The Subaru was carrying us over small rolling hills, its headlights illuminating the ribbon of dark asphalt ahead of us, the conifers that dominated this land, and not much else. But we were now through the darkest part of night, and the sky had started to turn a deep, beautiful inky blue, telegraphing the inevitability of sunrise.
A few hours earlier, we had rolled back the sunroof, and Allison—at least I think it was Allison—had poked herself up through it with the 5D to collect whatever light the camera’s sensor could snatch up. I had been daring enough to follow up after her, and was shocked at how quickly the wind had overcome my senses. It became near impossible to process information, to heed any other instinct but that which was instructing me to get my ass back in the car. We crowded around the 5D’s LCD screen to see what Allison had gotten, and I was shocked how beautiful I found the shot.
I was just starting to understand how little I understood about light at that time. Now I am fully aware of how ignorant I am. But at that time, I had no idea.

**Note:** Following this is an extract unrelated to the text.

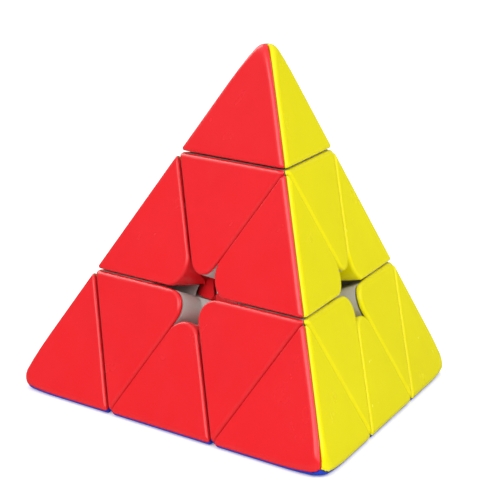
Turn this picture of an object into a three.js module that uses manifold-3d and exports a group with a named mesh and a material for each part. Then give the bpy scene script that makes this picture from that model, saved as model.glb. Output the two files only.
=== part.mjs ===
// A pyramid twisty puzzle: a regular tetrahedron cut into four tips, four axial pieces and six
// edge pieces round a four-armed core. Every cut is a plane square to one of the four corner axes,
// or a sphere about the centre, so any one layer turns freely. Millimetres, +Z up. The origin is
// the point where the four corner axes cross, and the puzzle stands on its blue face.
import * as THREE from "three";
import { mergeVertices } from "three/addons/utils/BufferGeometryUtils.js";
import Module from "manifold-3d";

// Driving dimensions of the pyramid.
const EDGE = 103; // edge of the sharp tetrahedron, which rounding its corners cuts to about 96
const GAP = 0.4; // between neighbouring pieces
const SEAM = 0.3; // between the moulded parts of one piece
const RIDGE_CUT = 1; // depth of the chamfer along each ridge
const VERTEX_CUT = 4.9; // depth of the cut across each corner
const TIP_DROP = 0.95; // how far each tip's cut lies below a third of the way down the ridges
const AXIAL_ROUND = 3.8; // radius of an axial piece's corner at a face's centre
const EDGE_ROUND = 5.6; // radius of an edge piece's corner there
const CORNER_DEPTH = 7; // how deep those rounded corners go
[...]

Civil twilight is defined to begin in the morning, and to end in the evening when the center of the Sun is geometrically 6 degrees below the horizon. This is the limit at which twilight illumination is sufficient, under good weather conditions, for terrestrial objects to be clearly distinguished; at the beginning of morning civil twilight, or end of evening civil twilight, the horizon is clearly defined and the brightest stars are visible under good atmospheric conditions in the absence of moonlight or other illumination. Complete darkness, however, ends sometime prior to the beginning of morning civil twilight and begins sometime after the end of evening civil twilight.